Darrin Henke : So over time, there’s a reserve impact biased upward and then capital bias downward, so the PV should be biased upward.

Noel Parks : Terrific. Thanks a lot

Darrin Henke : Thanks, Noel.

Operator: There are no further questions. I’ll now turn the call back over to Danny.

Danny Brown: Thanks, Vincent. Well, to close out, I want to thank all of our employees for their continued hard work and dedication to our organization. Despite the macroeconomic headwinds, this is the best position the company has been since I arrived four years ago. Our strategic actions, coupled with our fantastic operations team, have created what we believe is a valuable and increasingly rare asset. Chord has substantial yet low decline and high cut — high oil cut production base, which is paired with a deep portfolio of highly economic lower-risk, conservatively spaced and oil-rich inventory. We feel great about what we’ve accomplished and have a lot of confidence in our ability to deliver going forward.

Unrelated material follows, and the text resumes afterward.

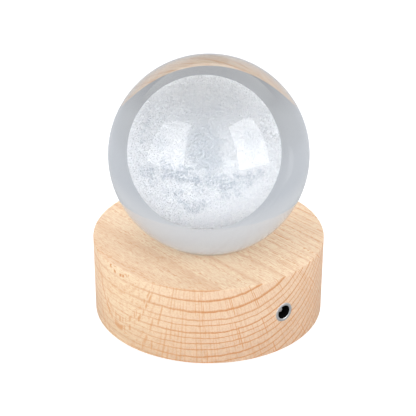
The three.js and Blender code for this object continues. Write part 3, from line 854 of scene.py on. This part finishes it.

As you can imagine, we will be closely monitoring the oil price environment and have the organizational flexibility to optimize capital allocation to drive returns and continue to generate strong free cash flow.

And with that, I appreciate everyone’s interest, and thank you for joining our call.

Operator: Ladies and gentlemen, this concludes today’s conference call. Thank you for your participation. You may now disconnect.